Problem to solve :: Scan the data beneath this task and copy each line that includes "slide".
Data start
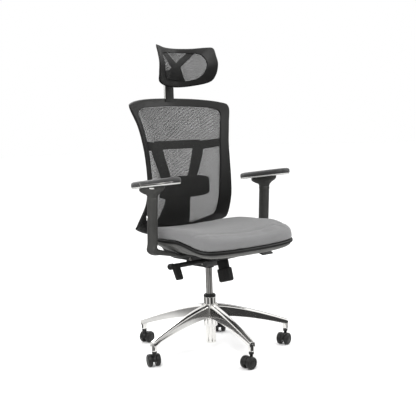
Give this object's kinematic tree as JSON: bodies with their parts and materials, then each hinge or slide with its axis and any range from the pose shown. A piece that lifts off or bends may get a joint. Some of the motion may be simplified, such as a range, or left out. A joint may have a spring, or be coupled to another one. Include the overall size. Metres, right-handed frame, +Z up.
{
  "type": "office chair",
  "caption": "High-back mesh office chair with headrest, height-adjustable arms, fabric seat, synchro recline, gas lift and a polished star base on twin-wheel castors.",
  "frame": {"origin": "on the floor, on the axis of the gas lift", "axes": "+Z up, the chair faces -Y, +X towards the sitter's left"},
  "size_m": [0.6948, 0.6767, 1.2768],
  "materials": {
    "polished_aluminium": "polished",
    "chrome": "polished",
    "silver_trim": "satin",
    "steel": "satin",
    "black_plastic": "satin",
    "black_steel": "satin",
    "grey_plastic": "matte",
    "shell_grey": "matte",
    "pad_black": "matte",
    "seat_fabric": "matte",
    "mesh_fabric": "matte"
  },
  "bodies": {
    "arm_button_left": {"arm_button_left": "silver_trim"},
    "arm_button_right": {"arm_button_right": "silver_trim"},
    "arm_pad_left": {"arm_pad_left": "pad_black", "arm_pad_plate_left": "silver_trim"},
    "arm_pad_right": {"arm_pad_plate_right": "silver_trim", "arm_pad_right": "pad_black"},
    "arm_post_left": {"arm_post_left": "grey_plastic"},
    "arm_post_right": {"arm_post_right": "grey_plastic"},
    "back": {"back_bracket": "black_steel", "back_frame": "black_plastic", "back_mesh": "mesh_fabric", "back_spine": "black_plastic"},
    "base": {"base_star": "polished_aluminium", "gas_guide_bush": "black_plastic", "gas_outer_tube": "chrome"},
    "castor_1": {"castor_1_axle": "steel", "castor_1_hood": "black_plastic", "castor_1_stem": "black_steel"},
    "castor_1_wheel_left": {"castor_1_wheel_left": "black_plastic"},
    "castor_1_wheel_right": {"castor_1_wheel_right": "black_plastic"},
    "castor_2": {"castor_2_axle": "steel", "castor_2_hood": "black_plastic", "castor_2_stem": "black_steel"},
    "castor_2_wheel_left": {"castor_2_wheel_left": "black_plastic"},
    "castor_2_wheel_right": {"castor_2_wheel_right": "black_plastic"},
    "castor_3": {"castor_3_axle": "steel", "castor_3_hood": "black_plastic", "castor_3_stem": "black_steel"},
    "castor_3_wheel_left": {"castor_3_wheel_left": "black_plastic"},
    "castor_3_wheel_right": {"castor_3_wheel_right": "black_plastic"},
    "castor_4": {"castor_4_axle": "steel", "castor_4_hood": "black_plastic", "castor_4_stem": "black_steel"},
    "castor_4_wheel_left": {"castor_4_wheel_left": "black_plastic"},
    "castor_4_wheel_right": {"castor_4_wheel_right": "black_plastic"},
    "castor_5": {"castor_5_axle": "steel", "castor_5_hood": "black_plastic", "castor_5_stem": "black_steel"},
    "castor_5_wheel_left": {"castor_5_wheel_left": "black_plastic"},
    "castor_5_wheel_right": {"castor_5_wheel_right": "black_plastic"},
    "column_turn": {"gas_piston_rod": "steel"},
    "headrest": {"headrest_frame": "black_plastic", "headrest_mesh": "mesh_fabric", "headrest_yoke": "black_plastic"},
    "headrest_post": {"headrest_post": "black_plastic"},
    "height_lever": {"height_lever": "black_plastic"},
    "lumbar": {"lumbar_pad": "black_plastic"},
    "mechanism": {"gas_cylinder": "steel", "mechanism_housing": "black_steel", "tension_bolt": "steel", "tension_spring": "steel", "tilt_axle": "steel"},
    "seat": {"arm_sleeve_left": "grey_plastic", "arm_sleeve_right": "grey_plastic", "seat_carrier": "black_steel", "seat_cushion": "seat_fabric", "seat_rim": "black_plastic", "seat_shell": "shell_grey"},
    "tension_knob": {"tension_knob": "black_plastic"},
    "tilt_lever": {"tilt_lever": "black_plastic"}
  },
  "joints": [
    {"name": "castor_1_swivel", "type": "hinge", "parent": "base", "child": "castor_1", "pos_m": [-0.324, -0.0255, 0], "axis": [0, 0, 1], "continuous": true},
    {"name": "castor_1_wheel_left_spin", "type": "hinge", "parent": "castor_1", "child": "castor_1_wheel_left", "pos_m": [-0.31736, -0.00985, 0.025], "axis": [-0.9205, 0.3907, 0], "continuous": true},
    {"name": "castor_1_wheel_right_spin", "type": "hinge", "parent": "castor_1", "child": "castor_1_wheel_right", "pos_m": [-0.31736, -0.00985, 0.025], "axis": [-0.9205, 0.3907, 0], "continuous": true},
    {"name": "castor_2_swivel", "type": "hinge", "parent": "base", "child": "castor_2", "pos_m": [-0.07587, -0.31602, 0], "axis": [0, 0, 1], "continuous": true},
    {"name": "castor_2_wheel_left_spin", "type": "hinge", "parent": "castor_2", "child": "castor_2_wheel_left", "pos_m": [-0.09287, -0.31602, 0.025], "axis": [0, -1, 0], "continuous": true},
    {"name": "castor_2_wheel_right_spin", "type": "hinge", "parent": "castor_2", "child": "castor_2_wheel_right", "pos_m": [-0.09287, -0.31602, 0.025], "axis": [0, -1, 0], "continuous": true},
    {"name": "castor_3_swivel", "type": "hinge", "parent": "base", "child": "castor_3", "pos_m": [0.27711, -0.16981, 0], "axis": [0, 0, 1], "continuous": true},
    {"name": "castor_3_wheel_left_spin", "type": "hinge", "parent": "castor_3", "child": "castor_3_wheel_left", "pos_m": [0.26094, -0.17507, 0.025], "axis": [0.309, -0.9511, 0], "continuous": true},
    {"name": "castor_3_wheel_right_spin", "type": "hinge", "parent": "castor_3", "child": "castor_3_wheel_right", "pos_m": [0.26094, -0.17507, 0.025], "axis": [0.309, -0.9511, 0], "continuous": true},
    {"name": "castor_4_swivel", "type": "hinge", "parent": "base", "child": "castor_4", "pos_m": [0.24713, 0.21107, 0], "axis": [0, 0, 1], "continuous": true},
    {"name": "castor_4_wheel_left_spin", "type": "hinge", "parent": "castor_4", "child": "castor_4_wheel_left", "pos_m": [0.2343, 0.19992, 0.025], "axis": [0.6561, -0.7547, 0], "continuous": true},
    {"name": "castor_4_wheel_right_spin", "type": "hinge", "parent": "castor_4", "child": "castor_4_wheel_right", "pos_m": [0.2343, 0.19992, 0.025], "axis": [0.6561, -0.7547, 0], "continuous": true},
    {"name": "castor_5_swivel", "type": "hinge", "parent": "base", "child": "castor_5", "pos_m": [-0.12437, 0.30026, 0], "axis": [0, 0, 1], "continuous": true},
    {"name": "castor_5_wheel_left_spin", "type": "hinge", "parent": "castor_5", "child": "castor_5_wheel_left", "pos_m": [-0.10795, 0.30466, 0.025], "axis": [-0.2588, 0.9659, 0], "continuous": true},
    {"name": "castor_5_wheel_right_spin", "type": "hinge", "parent": "castor_5", "child": "castor_5_wheel_right", "pos_m": [-0.10795, 0.30466, 0.025], "axis": [-0.2588, 0.9659, 0], "continuous": true},
    {"name": "seat_swivel", "type": "hinge", "parent": "base", "child": "column_turn", "pos_m": [0, 0, 0.032], "axis": [0, 0, 1], "continuous": true},
    {"name": "gas_lift", "type": "slide", "parent": "column_turn", "child": "mechanism", "axis": [0, 0, 1], "range_m": [-0.1, 0], "stiffness_N_per_m": 300, "springref_m": 0.9},
    {"name": "recline", "type": "hinge", "parent": "mechanism", "child": "back", "pos_m": [0, 0.05, 0.388], "axis": [-1, 0, 0], "range_deg": [0, 20], "stiffness_Nm_per_rad": 60, "springref_deg": -28.65},
    {"name": "seat_tilt", "type": "hinge", "parent": "mechanism", "child": "seat", "pos_m": [0, -0.11, 0.411], "axis": [-1, 0, 0], "range_deg": [0, 8]},
    {"name": "tension_knob_turn", "type": "hinge", "parent": "mechanism", "child": "tension_knob", "pos_m": [0, -0.087, 0.3905], "axis": [0, -0.2419, -0.9703], "range_deg": [-540, 540]},
    {"name": "height_lever_lift", "type": "hinge", "parent": "mechanism", "child": "height_lever", "pos_m": [0, -0.058, 0.394], "axis": [-1, 0, 0], "range_deg": [0, 25], "stiffness_Nm_per_rad": 1.5, "springref_deg": -8.59},
    {"name": "tilt_lever_lift", "type": "hinge", "parent": "mechanism", "child": "tilt_lever", "pos_m": [0, -0.058, 0.394], "axis": [-1, 0, 0], "range_deg": [0, 20]},
    {"name": "arm_height_left", "type": "slide", "parent": "seat", "child": "arm_post_left", "axis": [0, -0.0665, 0.9978], "range_m": [0, 0.075]},
    {"name": "arm_pad_slide_left", "type": "slide", "parent": "arm_post_left", "child": "arm_pad_left", "axis": [0, -0.9951, 0.0993], "range_m": [-0.025, 0.025]},
    {"name": "arm_button_press_left", "type": "slide", "parent": "seat", "child": "arm_button_left", "axis": [-0.8338, -0.5521, 0], "range_m": [0, 0.0025], "stiffness_N_per_m": 200},
    {"name": "arm_height_right", "type": "slide", "parent": "seat", "child": "arm_post_right", "axis": [0, -0.0665, 0.9978], "range_m": [0, 0.075]},
    {"name": "arm_pad_slide_right", "type": "slide", "parent": "arm_post_right", "child": "arm_pad_right", "axis": [0, -0.9951, 0.0993], "range_m": [-0.025, 0.025]},
    {"name": "arm_button_press_right", "type": "slide", "parent": "seat", "child": "arm_button_right", "axis": [0.8338, -0.5521, 0], "range_m": [0, 0.0025], "stiffness_N_per_m": 200},
    {"name": "lumbar_height", "type": "slide", "parent": "back", "child": "lumbar", "axis": [0, -0.1488, 0.9889], "range_m": [-0.01, 0.03]},
    {"name": "headrest_height", "type": "slide", "parent": "back", "child": "headrest_post", "axis": [0, 0, 1], "range_m": [-0.035, 0]},
    {"name": "headrest_tilt", "type": "hinge", "parent": "headrest_post", "child": "headrest", "pos_m": [0, 0.215, 1.172], "axis": [1, 0, 0], "range_deg": [-20, 20]}
  ],
  "couplings": [
    {"joint": "seat_tilt", "follows": "recline", "ratio": 0.4}
  ]
}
Data end
In response ::
Give this object's kinematic tree as JSON: bodies with their parts and materials, then each hinge or slide with its axis and any range from the pose shown. A piece that lifts off or bends may get a joint. Some of the motion may be simplified, such as a range, or left out. A joint may have a spring, or be coupled to another one. Include the overall size. Metres, right-handed frame, +Z up.
    {"name": "gas_lift", "type": "slide", "parent": "column_turn", "child": "mechanism", "axis": [0, 0, 1], "range_m": [-0.1, 0], "stiffness_N_per_m": 300, "springref_m": 0.9},
    {"name": "arm_height_left", "type": "slide", "parent": "seat", "child": "arm_post_left", "axis": [0, -0.0665, 0.9978], "range_m": [0, 0.075]},
    {"name": "arm_pad_slide_left", "type": "slide", "parent": "arm_post_left", "child": "arm_pad_left", "axis": [0, -0.9951, 0.0993], "range_m": [-0.025, 0.025]},
    {"name": "arm_button_press_left", "type": "slide", "parent": "seat", "child": "arm_button_left", "axis": [-0.8338, -0.5521, 0], "range_m": [0, 0.0025], "stiffness_N_per_m": 200},
    {"name": "arm_height_right", "type": "slide", "parent": "seat", "child": "arm_post_right", "axis": [0, -0.0665, 0.9978], "range_m": [0, 0.075]},
    {"name": "arm_pad_slide_right", "type": "slide", "parent": "arm_post_right", "child": "arm_pad_right", "axis": [0, -0.9951, 0.0993], "range_m": [-0.025, 0.025]},
    {"name": "arm_button_press_right", "type": "slide", "parent": "seat", "child": "arm_button_right", "axis": [0.8338, -0.5521, 0], "range_m": [0, 0.0025], "stiffness_N_per_m": 200},
    {"name": "lumbar_height", "type": "slide", "parent": "back", "child": "lumbar", "axis": [0, -0.1488, 0.9889], "range_m": [-0.01, 0.03]},
    {"name": "headrest_height", "type": "slide", "parent": "back", "child": "headrest_post", "axis": [0, 0, 1], "range_m": [-0.035, 0]},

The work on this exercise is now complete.